Four ways to keep down clothing costs, heating/cooling bills and greenhouse gases
- Use your clothing, not your thermostat, to reach a comfortable temperature
- Learn to mend your clothes rather than buying new ones
- Organize a clothing swap and donate what’s left over
- Offer hand-me-downs to other families—or ask for them
Clothing can be a source of power and pleasure: a way to decide how we present ourselves to the world, a way to control how people see us and treat us. Because we can buy inexpensive clothing in Rhode Island’s consumer economy, and because our indoor environments are often heated or cooled, how we want or need to look is often our main concern about the clothing we buy.

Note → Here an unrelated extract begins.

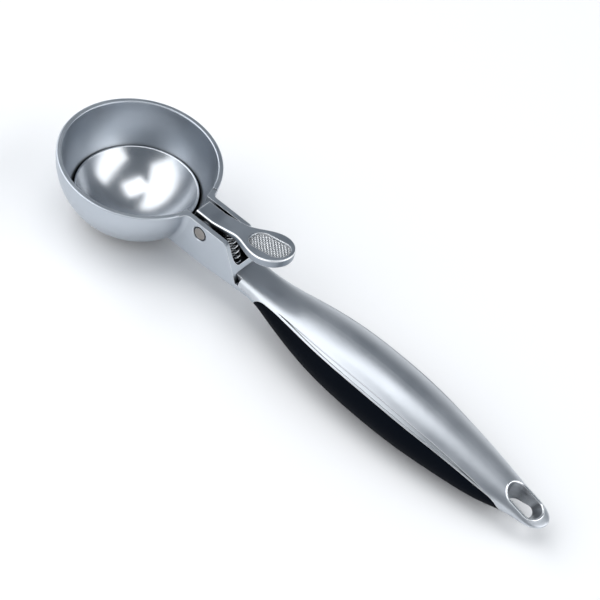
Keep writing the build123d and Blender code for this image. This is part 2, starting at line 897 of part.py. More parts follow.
def main():
    os.makedirs("parts", exist_ok=True)
    save("bowl_and_neck", make_bowl_and_neck())
    save("pivot_pin", make_pivot_pin())
    save("thumb_lever", make_thumb_lever())
    save("ejector_dish", make_ejector_dish())
    save("dish_rivets", make_dish_rivets())
    save("return_spring", make_return_spring())
    save("handle_shell", make_handle_shell())
    save("grip_insert", make_grip())
    save("shell_screws", make_screws())


main()
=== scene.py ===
"""Looks of the lever ice cream scoop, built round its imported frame.

Lengths of the scoop and its finishes are in millimetres, those of the studio in metres. Every
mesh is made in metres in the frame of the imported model: +X from the bowl to the tail, +Z up
out of the open bowl.
"""
import logging
import math
from dataclasses import dataclass, field
from enum import Enum
from typing import Any, Optional

import bpy
from mathutils import Matrix, Vector


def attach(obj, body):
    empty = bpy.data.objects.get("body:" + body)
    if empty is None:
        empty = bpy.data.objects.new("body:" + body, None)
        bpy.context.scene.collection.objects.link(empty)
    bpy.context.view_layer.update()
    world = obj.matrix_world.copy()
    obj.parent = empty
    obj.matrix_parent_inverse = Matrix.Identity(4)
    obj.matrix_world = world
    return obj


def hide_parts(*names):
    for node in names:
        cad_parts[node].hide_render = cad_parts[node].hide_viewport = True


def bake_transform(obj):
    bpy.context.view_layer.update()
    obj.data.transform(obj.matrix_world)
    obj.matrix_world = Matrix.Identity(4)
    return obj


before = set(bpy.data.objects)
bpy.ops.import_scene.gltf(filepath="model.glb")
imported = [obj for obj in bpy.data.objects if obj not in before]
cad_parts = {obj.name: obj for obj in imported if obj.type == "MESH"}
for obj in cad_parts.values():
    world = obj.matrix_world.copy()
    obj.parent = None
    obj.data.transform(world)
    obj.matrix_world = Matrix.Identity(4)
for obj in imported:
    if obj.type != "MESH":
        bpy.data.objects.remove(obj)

LOG = logging.getLogger("scoop")
MILLIMETRE = 0.001

# Places of the colour sockets on a mix node
MIX_FIRST, MIX_SECOND, MIX_COLOUR = 6, 7, 2
# Middle values of a noise pattern, stretched so that a finish uses its whole range
NOISE_MIDDLE = {"From Min": 0.3, "From Max": 0.7}
# Cosine between the rounded and the flat normal, from an edge painted near white for wear and
# as a highlight to an untouched face
EDGE_WEAR_AND_HIGHLIGHT = {"From Min": 0.9, "From Max": 0.995, "To Min": 1.0, "To Max": 0.0}
# Upward part of the normal: where a side ends and a rounded edge begins
ABOVE_SIDE = {"From Min": 0.15, "From Max": 0.35}
# Upward part of the normal: where a rounded edge ends and an upper face begins
BELOW_TOP = {"From Min": 0.88, "From Max": 0.95, "To Min": 1.0, "To Max": 0.0}
# Share of open sky over a place, from the bottom of a hollow to an open face, which sets the
# painted shade in hollows
OPEN_SKY = {"From Min": 0.3, "From Max": 0.8}
# The same between the points of a knurl, from the painted shade in the pits to the points
OPEN_PITS = {"From Min": 0.72, "From Max": 0.96}
# Share of the way from the middle of the oval to its edge, where it fades out
OVAL_FADE = {"From Min": 0.97, "From Max": 1.0, "To Min": 1.0, "To Max": 0.0}
# Soft clouds with some smaller ones in them, and an even grain
CLOUDS = {"Detail": 4.0, "Roughness": 0.55}
GRAIN = {"Detail": 2.0, "Roughness": 0.6}
RUBS = {"Detail": 3.0}
EDGE_SAMPLES = 4
SKY_SAMPLES = 8


class Body(Enum):
    """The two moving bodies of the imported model."""

    FRAME = "frame"
    LEVER = "lever"


class Slot(Enum):
    """The record's material slots for the pieces made here; no piece here is given them."""

    SHELL_ZINC = "shell_zinc"
    SPRING_STEEL = "spring_steel"


def linear(code: str) -> tuple[float, float, float, float]:
    """Turn an sRGB hex colour into linear light.

    Args:
        code: Six hex digits with a leading hash.

    Returns:
        Red, green, blue and an alpha of one.
    """
    def channel(start: int) -> float:
        """Linear value of the two digits that start at a place."""
        value = int(code[start:start + 2], 16) / 255
        return value / 12.92 if value <= 0.04045 else ((value + 0.055) / 1.055) ** 2.4
    return channel(1), channel(3), channel(5), 1.0


def pattern_scale(size_mm: float) -> float:
    """Scale of a noise pattern in object space from the size of its grains.

    Args:
        size_mm: Size of one grain in millimetres.

    Returns:
        The pattern's scale per metre.
    """
    return 1.0 / (size_mm * MILLIMETRE)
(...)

But dressing for the weather reduces the amount of energy needed to heat or cool the buildings where we live, learn and work.

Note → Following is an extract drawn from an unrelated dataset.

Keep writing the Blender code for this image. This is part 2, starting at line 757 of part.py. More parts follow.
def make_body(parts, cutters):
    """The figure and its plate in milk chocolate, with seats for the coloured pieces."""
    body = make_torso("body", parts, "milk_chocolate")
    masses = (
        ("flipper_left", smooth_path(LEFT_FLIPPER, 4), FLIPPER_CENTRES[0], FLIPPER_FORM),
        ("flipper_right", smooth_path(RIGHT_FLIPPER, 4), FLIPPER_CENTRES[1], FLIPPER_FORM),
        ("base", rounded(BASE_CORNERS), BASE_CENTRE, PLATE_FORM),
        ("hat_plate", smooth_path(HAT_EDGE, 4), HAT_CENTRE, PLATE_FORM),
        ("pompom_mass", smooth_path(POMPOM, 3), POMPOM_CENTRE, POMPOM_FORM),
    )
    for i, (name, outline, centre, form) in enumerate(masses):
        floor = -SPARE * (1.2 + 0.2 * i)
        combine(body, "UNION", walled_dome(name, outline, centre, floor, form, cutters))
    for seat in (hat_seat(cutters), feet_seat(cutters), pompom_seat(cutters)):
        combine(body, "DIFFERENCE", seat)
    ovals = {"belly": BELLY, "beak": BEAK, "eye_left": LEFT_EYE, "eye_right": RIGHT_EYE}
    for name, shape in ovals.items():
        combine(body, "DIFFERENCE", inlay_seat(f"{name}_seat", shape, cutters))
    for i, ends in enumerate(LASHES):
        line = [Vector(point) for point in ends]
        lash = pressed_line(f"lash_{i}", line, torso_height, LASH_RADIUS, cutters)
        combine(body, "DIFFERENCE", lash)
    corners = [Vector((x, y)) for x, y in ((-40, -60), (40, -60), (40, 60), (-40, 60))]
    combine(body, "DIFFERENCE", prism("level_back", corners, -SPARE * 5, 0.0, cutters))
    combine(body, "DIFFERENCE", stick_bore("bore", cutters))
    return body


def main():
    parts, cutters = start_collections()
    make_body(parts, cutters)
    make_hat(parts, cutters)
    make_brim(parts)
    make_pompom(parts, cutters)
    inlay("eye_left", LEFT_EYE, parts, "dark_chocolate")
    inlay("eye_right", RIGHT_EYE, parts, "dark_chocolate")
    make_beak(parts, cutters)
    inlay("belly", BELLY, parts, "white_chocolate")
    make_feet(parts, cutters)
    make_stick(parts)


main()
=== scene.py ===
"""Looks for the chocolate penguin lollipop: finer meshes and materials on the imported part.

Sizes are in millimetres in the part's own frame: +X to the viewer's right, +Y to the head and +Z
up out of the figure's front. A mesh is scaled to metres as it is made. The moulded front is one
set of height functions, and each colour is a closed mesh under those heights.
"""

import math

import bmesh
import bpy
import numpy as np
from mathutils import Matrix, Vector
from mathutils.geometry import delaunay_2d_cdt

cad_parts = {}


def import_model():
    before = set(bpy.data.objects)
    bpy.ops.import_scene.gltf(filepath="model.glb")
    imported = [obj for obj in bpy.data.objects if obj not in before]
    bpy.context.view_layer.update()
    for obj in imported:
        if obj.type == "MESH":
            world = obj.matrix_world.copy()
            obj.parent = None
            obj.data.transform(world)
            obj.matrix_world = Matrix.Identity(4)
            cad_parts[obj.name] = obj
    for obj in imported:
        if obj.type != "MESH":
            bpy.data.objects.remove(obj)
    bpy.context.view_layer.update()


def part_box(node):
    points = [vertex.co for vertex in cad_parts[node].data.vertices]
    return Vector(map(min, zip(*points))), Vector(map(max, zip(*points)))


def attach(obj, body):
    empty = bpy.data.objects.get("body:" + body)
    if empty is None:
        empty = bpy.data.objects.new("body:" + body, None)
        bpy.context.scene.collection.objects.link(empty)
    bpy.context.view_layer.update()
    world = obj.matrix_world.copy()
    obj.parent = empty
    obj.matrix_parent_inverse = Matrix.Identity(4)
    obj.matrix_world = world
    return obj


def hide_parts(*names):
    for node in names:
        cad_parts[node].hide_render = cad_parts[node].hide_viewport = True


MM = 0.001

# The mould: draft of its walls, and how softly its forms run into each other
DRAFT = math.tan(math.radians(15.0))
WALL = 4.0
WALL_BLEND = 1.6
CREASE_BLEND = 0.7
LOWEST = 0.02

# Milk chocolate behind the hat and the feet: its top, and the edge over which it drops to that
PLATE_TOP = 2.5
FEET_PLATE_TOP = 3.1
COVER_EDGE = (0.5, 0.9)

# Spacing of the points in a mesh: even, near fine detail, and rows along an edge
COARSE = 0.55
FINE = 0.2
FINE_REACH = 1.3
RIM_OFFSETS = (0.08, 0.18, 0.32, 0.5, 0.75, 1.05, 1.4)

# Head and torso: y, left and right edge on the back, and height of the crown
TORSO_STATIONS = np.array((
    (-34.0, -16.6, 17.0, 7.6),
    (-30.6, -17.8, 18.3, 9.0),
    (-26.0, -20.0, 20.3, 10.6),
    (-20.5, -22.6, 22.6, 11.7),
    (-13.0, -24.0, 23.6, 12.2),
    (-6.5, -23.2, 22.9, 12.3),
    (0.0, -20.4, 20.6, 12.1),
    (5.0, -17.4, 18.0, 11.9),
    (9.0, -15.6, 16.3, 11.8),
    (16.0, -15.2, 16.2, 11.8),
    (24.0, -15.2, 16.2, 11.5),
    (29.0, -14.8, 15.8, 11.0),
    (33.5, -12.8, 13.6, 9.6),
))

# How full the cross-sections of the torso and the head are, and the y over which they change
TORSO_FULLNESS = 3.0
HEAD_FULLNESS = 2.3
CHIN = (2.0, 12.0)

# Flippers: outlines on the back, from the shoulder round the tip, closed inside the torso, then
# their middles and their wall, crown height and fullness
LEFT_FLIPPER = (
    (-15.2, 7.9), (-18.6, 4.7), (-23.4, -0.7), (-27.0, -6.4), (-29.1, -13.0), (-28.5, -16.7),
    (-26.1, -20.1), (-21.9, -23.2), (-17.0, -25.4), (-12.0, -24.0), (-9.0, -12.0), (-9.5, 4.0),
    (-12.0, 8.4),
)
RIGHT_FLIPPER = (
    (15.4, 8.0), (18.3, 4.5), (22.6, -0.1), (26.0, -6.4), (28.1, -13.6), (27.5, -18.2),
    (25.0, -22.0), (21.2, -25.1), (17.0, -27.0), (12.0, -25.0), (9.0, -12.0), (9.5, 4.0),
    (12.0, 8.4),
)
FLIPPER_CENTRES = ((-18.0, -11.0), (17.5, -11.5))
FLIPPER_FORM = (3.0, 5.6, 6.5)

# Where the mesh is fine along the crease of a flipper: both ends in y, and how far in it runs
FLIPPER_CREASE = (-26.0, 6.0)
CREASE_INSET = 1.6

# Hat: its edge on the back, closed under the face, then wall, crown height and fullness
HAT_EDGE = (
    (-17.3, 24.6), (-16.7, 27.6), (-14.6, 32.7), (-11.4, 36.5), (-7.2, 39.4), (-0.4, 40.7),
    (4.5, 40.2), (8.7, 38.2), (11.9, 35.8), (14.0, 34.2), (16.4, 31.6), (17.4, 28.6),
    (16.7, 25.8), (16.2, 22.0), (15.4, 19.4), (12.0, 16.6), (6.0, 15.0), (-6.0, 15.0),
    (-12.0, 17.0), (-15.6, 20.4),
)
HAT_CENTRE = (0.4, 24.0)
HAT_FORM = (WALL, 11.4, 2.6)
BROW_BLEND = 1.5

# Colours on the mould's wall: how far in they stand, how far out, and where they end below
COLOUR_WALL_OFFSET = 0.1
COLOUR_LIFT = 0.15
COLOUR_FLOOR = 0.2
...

Household action: Use your clothes rather than your heating/cooling system to regulate your temperature and comfort—turn to your dresser or closet before you turn to your thermostat. We heat and cool large spaces to keep ourselves comfortable when we could be saving energy and money by insulating or aerating just our bodies. (For more about ways to keep a comfortable temperature with fewer fossil fuels, see “Heating and Cooling Systems.”)
The costs of inexpensive clothing are passed on to the environment and to the people who make and sell it. Buying new clothes less often reduces the fossil fuels used to make and transport them.
Community action: Organize a clothing swap with your similarly-sized friends. The clothes you’re bored with may look great on them; the pants that don’t quite button may fit you. Everyone gets the pleasure of clothes that are new to them without any fossil fuel burden at all! If they’re in good condition, donate any leftover clothes to an organization like the Dorcas Place Clothing Collaborative or the Career Closet, which supply professional and family clothing to people in need.